On the other hand the poor did not appreciate being destroyed, and protested vigorously. One of their slogans was "Thatcher, Thatcher, milk snatcher". This came about because, according to Wikipedia, she "imposed public expenditure cuts on the state education system, resulting in the abolition of free milk for schoolchildren aged seven to eleven". (The right-wing newspapers dispute her role in abolishing free milk, so you see that almost any issue concerning this lady ends up being divisive.)

It's natural that this whole discussion makes me think about India. Here, when important figures die we aren't even allowed to question whether they should have a state funeral (note that Ms Thatcher is getting a "ceremonial funeral" which is one step below a "state funeral" even though she was a former Prime Minister!). And in India there are no polite appeals to withhold negative opinions - if any such opinions were expressed, however mildly, there would be violent people and a vindictive, politicised police force ready to attack.

But it gets easier to say what you think and survive it when the politician in question has been dead a long time. Ms Indira Gandhi has been gone nearly thirty years, and like Ms Thatcher (and scores of other politicians around the world) she was a powerful figure who caused lasting damage to society in her country. Positioning herself on the Left rather than the Right (which shows that damaging leaders can be of any political persuasion) she was a divisive figure and her legacy, like that of Ms Thatcher, is that of "public division". She systematically undermined India's democratic institutions and personalised politics by implanting in it her personal prejudices, her sycophants and her children - notably the uneducated, spoilt and brutal Sanjay Gandhi. She bullied and threatened the highest courts in India. Fortunately she was not successful in destroying their integrity, though some High Court and Supreme Court judges were not above being her sycophants as my late father complained on many occasions. While it was sad for India to have a prime minister assassinated in 1984, and I have no sympathy for the politics of her assassins nor for the concept of assassination itself, I certainly wasn't sorry when she was no more.

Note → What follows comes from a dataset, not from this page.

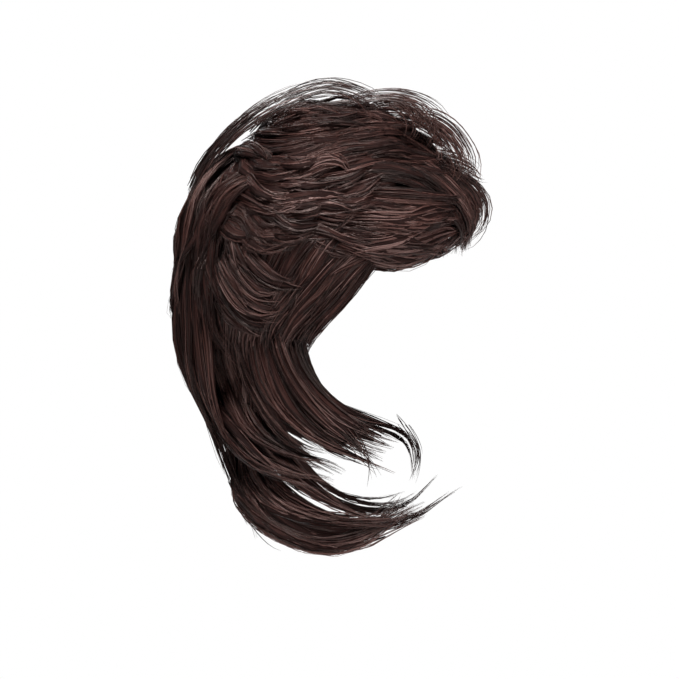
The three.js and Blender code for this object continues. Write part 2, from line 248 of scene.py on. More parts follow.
def guide_places(guide):
    """The places of a guide and the same places raised off the form, evenly spread, (2, place, 3)."""
    if "aside" in guide:
        aside = np.array(guide["aside"], float) * MM
        x, z = side_view(guide["across"], guide["down"], aside)
        low = np.stack([x, aside, z], axis=-1)
        inside = np.stack([0 * x, 0 * x, np.minimum(z, -CROWN_HEIGHT)], axis=-1)
        high = low + RAISE * unit(low - inside)
    else:
        if "turn" in guide:
            turn, level = np.array(guide["turn"], float), np.array(guide["level"], float)
        else:
            turn, level = right_side(guide["across"], guide["down"], guide["lift"])
        off = np.array(guide["lift"], float) * HAIR_DEPTH
        low, high = on_form(turn, level, off), on_form(turn, level, off + RAISE)
    steps = np.concatenate([[0], np.cumsum(np.linalg.norm(np.diff(low, axis=0), axis=1))])
    even = np.interp(np.linspace(0, steps[-1], GUIDE_PLACES), steps, np.linspace(0, 1, len(steps)))
    return read_curves(np.stack([low, high]), np.stack([even, even]))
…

Sanjay Gandhi's demise was quite simply a joyful occasion. He unauthorisedly piloted an airplane belonging to the Delhi Flying Club, and literally drove it nose-first into the ground. Poetic justice had never been more poetic. A man who had bulldozed people's homes causing several deaths, and presided over a forcible sterilisation campaign, was destroyed by his own arrogance (and by his mother, who allowed him to pilot a plane without the requisite qualifications). It's hard to imagine the level of damage he could have caused this country, but at the least his death saved countless lives. On the fateful day I was in a train from Delhi to Bombay. Somewhere around Surat we got the news and passengers erupted in joy, myself included.

Meanwhile back in England, yesterday there were parties to celebrate Ms Thatcher's death. I know it sounds tasteless. But the late Ms Thatcher is no one to complain about bad taste. In 1987 she famously referred to Nelson Mandela's African National Congress in the following terms: "ANC is a typical terrorist organisation ... Anyone who thinks it is going to run the government in South Africa is living in cloud-cuckoo land". Today the cuckoo seems to be on the other foot. Pallo Jordan, a former ANC minister, said of her death: “I say good riddance. She was a staunch supporter of the apartheid regime. She was part of the right-wing alliance with Ronald Reagan that led to a lot of avoidable deaths.”

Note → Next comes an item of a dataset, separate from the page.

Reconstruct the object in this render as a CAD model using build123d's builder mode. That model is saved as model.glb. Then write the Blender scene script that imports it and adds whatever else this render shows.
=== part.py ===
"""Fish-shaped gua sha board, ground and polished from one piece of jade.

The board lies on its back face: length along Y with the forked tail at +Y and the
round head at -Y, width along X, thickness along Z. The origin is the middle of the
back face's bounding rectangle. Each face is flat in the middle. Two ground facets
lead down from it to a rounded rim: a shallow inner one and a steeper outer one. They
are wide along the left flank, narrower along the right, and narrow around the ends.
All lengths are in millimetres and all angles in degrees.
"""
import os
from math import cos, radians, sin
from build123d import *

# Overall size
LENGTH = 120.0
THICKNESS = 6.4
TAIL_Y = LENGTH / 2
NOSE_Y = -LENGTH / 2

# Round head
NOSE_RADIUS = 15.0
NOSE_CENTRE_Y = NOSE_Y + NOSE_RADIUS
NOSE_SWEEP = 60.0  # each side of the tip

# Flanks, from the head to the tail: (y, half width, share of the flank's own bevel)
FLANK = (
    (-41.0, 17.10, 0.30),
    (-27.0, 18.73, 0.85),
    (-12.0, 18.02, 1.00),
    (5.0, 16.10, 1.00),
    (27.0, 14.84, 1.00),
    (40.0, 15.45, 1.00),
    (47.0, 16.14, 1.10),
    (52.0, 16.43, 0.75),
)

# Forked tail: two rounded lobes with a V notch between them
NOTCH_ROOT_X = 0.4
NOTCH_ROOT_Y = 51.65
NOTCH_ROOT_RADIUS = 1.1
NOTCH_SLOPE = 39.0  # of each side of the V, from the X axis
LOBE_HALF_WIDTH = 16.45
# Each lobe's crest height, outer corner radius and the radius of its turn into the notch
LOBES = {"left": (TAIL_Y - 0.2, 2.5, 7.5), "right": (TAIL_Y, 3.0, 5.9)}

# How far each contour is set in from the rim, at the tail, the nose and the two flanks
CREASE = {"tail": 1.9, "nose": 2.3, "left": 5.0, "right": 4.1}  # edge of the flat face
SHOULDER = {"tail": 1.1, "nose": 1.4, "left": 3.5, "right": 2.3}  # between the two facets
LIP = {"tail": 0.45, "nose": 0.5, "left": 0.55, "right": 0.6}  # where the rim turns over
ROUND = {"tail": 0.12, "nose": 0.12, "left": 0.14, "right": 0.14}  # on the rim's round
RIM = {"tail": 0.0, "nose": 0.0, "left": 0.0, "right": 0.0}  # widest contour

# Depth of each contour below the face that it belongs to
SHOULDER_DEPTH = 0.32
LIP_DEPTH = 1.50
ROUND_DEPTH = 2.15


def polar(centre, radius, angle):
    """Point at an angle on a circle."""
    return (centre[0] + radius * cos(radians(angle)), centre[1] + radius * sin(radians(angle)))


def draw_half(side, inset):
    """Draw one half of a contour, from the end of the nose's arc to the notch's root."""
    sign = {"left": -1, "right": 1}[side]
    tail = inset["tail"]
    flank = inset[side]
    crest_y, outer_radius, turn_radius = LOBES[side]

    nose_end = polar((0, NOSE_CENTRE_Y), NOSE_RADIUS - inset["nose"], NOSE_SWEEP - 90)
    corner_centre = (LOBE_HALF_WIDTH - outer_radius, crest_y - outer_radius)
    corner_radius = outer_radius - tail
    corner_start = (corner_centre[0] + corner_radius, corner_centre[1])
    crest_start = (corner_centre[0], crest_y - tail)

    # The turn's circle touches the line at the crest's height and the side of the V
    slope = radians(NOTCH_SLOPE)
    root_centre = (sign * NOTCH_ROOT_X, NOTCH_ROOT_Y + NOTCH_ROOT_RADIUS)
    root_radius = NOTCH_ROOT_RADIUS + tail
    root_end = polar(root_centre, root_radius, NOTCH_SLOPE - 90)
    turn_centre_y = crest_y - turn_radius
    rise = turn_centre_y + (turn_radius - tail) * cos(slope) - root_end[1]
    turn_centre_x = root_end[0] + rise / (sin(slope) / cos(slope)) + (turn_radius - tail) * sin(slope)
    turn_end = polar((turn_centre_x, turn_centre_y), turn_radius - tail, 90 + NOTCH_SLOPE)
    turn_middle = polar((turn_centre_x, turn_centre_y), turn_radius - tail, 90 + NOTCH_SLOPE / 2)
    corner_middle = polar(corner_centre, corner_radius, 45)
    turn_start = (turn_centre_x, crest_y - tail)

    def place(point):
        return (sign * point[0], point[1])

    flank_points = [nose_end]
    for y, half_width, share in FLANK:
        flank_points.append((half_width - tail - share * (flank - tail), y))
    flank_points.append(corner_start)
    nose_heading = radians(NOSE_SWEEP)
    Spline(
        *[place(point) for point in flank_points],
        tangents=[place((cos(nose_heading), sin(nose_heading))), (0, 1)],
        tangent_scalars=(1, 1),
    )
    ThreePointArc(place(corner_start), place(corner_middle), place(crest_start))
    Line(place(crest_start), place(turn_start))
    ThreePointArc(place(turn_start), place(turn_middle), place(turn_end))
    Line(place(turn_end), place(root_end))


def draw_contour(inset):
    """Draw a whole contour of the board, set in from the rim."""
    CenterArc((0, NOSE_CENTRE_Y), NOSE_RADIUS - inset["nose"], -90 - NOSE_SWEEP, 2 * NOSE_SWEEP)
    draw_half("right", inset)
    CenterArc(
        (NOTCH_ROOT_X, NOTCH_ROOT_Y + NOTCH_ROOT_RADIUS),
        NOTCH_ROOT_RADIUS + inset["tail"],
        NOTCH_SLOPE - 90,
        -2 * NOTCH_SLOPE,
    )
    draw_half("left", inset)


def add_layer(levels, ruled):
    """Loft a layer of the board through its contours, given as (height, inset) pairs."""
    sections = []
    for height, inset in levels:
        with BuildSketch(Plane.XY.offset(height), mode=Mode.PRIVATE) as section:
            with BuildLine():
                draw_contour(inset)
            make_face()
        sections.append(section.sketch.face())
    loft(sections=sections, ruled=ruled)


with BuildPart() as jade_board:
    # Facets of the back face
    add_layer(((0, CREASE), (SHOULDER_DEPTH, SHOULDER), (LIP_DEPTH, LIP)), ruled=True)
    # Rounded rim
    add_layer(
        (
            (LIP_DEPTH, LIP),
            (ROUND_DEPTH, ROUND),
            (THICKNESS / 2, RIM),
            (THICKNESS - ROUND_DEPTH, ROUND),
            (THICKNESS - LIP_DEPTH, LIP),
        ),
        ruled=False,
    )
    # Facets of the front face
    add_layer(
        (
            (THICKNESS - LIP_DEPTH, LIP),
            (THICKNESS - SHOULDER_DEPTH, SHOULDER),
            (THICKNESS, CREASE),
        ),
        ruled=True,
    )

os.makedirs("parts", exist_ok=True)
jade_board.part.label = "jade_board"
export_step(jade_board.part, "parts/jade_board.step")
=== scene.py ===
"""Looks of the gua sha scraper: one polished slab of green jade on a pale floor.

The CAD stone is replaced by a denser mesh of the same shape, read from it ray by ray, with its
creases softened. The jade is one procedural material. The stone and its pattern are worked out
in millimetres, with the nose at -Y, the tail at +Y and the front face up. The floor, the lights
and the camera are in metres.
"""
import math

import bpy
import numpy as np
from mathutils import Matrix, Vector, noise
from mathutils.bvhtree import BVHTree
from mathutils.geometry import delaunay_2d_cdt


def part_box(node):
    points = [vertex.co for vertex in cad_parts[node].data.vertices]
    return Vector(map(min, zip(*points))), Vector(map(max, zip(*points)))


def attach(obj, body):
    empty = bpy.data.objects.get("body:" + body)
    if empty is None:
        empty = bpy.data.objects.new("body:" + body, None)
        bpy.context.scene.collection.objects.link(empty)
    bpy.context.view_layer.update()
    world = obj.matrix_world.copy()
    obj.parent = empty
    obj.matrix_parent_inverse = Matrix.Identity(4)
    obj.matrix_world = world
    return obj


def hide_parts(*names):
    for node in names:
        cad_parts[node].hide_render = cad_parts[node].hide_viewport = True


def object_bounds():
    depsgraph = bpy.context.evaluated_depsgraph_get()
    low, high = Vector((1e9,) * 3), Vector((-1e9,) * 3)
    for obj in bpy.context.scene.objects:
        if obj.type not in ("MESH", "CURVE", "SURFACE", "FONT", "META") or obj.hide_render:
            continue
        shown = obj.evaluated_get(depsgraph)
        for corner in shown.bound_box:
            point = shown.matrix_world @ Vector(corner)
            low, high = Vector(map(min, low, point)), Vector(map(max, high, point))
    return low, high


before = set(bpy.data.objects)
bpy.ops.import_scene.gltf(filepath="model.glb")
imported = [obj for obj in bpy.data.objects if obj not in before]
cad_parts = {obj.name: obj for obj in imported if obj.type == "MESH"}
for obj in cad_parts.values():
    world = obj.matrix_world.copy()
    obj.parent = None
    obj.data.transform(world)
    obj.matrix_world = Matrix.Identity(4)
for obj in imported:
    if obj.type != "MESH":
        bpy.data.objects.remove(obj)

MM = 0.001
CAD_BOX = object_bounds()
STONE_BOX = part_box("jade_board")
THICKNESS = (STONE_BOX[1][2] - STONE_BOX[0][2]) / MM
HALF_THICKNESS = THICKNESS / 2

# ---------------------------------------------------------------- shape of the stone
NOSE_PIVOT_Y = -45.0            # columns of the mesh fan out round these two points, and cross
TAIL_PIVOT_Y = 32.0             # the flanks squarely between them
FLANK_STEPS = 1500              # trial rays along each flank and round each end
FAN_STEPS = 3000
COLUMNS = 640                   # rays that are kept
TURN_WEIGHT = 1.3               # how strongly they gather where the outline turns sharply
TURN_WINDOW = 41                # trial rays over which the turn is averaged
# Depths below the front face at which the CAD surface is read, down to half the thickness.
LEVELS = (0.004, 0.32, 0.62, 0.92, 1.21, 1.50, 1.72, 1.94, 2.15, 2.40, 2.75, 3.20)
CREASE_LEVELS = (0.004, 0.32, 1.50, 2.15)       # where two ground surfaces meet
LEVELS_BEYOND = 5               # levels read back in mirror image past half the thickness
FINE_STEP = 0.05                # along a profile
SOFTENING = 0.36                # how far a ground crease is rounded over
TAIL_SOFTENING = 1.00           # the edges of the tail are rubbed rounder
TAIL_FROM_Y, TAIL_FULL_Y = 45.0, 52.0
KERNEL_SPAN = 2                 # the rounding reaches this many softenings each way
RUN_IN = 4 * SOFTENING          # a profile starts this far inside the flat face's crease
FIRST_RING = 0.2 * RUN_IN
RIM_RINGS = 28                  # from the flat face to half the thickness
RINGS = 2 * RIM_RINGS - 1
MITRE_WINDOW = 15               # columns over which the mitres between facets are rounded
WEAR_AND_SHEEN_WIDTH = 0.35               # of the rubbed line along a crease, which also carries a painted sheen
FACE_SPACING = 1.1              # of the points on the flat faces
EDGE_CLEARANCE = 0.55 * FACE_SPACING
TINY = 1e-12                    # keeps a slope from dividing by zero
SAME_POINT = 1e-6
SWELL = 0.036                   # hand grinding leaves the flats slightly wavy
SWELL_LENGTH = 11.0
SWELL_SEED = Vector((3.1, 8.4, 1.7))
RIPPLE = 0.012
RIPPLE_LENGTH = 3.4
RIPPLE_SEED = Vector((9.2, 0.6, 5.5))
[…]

There's so much more to say about this awful person and her instinct to ally with other awful people, for example General Pinochet. But I'm done here and will refer you to this very moving article in The Nation: "Why would anyone celebrate the death of Margaret Thatcher? Ask a Chilean".

Footnote added on April 11: I've now come across the following speech about Pinochet on Margaret Thatcher's own website. Reading it has somewhat modified the opinion I had of her at the time I wrote the piece above. I should apologise for using words like "awful" and "evil" -  she was much, much worse than that! If there is no hell, let's hope someone is busy constructing one for her.


Friday, April 5, 2013

The unbearable rightness of being


It looks likely that either Narendra Modi or Rahul Gandhi is going to be the next Prime Minister of India. Both are getting a lot of press coverage. Of late the English-language press is working hard to rehabilitate the first and trash the second (along with his mother, family, party, government etc) so it's quite clear who they think is going to win.

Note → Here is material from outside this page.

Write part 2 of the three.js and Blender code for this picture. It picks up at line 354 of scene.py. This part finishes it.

The key point is that there are going to be two distinct models on offer next year. Both have their positive and negative features. Most people I know would like to stay within their comfort zone and keep repeating one of the following statements: (i) I detest Mr Modi because he is a fascist, (ii) I can't stand the Sonia Gandhi family, and the UPA government has been a failure. A few people say both, but most will agree that one of these two sentences resonates more with them than the other.

I've long been in the category for whom (i) resonates more than (ii). In fact I don't have any negative feelings about this particular Ms Gandhi: it's clear to me that she had a popular mandate to be Prime Minister of India in 2004 and was hounded out of the post by middle-class bigots crying "Foreigner! White person! Woman! Christian!". For me that remains one of the more ugly events in the history of Indian democracy. She handled it very gracefully, and grace has continued to be her hallmark. And look at the rest of her family. They don't preen and posture in public. When they do say something it may not be brilliant or insightful but it is usually quite accurate. And they maintain their grace in the face of venomous abuse from a right-wing that despises both their liberal agenda and their good manners which make other Indian political families look even cruder than they already are.

Of course you can't run a country on grace and good manners alone. The Gandhi family and the Congress government don't come across as dynamic, a label that sticks better to Mr Modi. He is seen as pro-industry, pro-infrastructure and, as a bonus, non-corrupt. Responding to the fascist label, his supporters point out that he has not actually been found guilty of masterminding the 2002 anti-Muslim riots, and they add in the same breath that the 1984 anti-Sikh riots, conducted by Congress supporters, killed more people and the guilty were never punished. On both these points I don't disagree with them.

And yet, by his own admission Mr Modi is no liberal. His vision is a muscular and majoritarian one in which concern for the underprivileged is a convenient showpiece rather than a deeply felt principle. One doesn't have to read too far between the lines to see that in his world the poor, weak and marginalised are expected to understand their place in society and stay within its confines. He and his party would like religion to play a more powerful role in our lives and will pressurise us to cede our individual preferences to a common, majority-determined agenda. It is this composite package, rather than a single period of bloody riots, that really typifies the right-wing universe. And the pressure to surrender individuality is indeed the seed of fascism.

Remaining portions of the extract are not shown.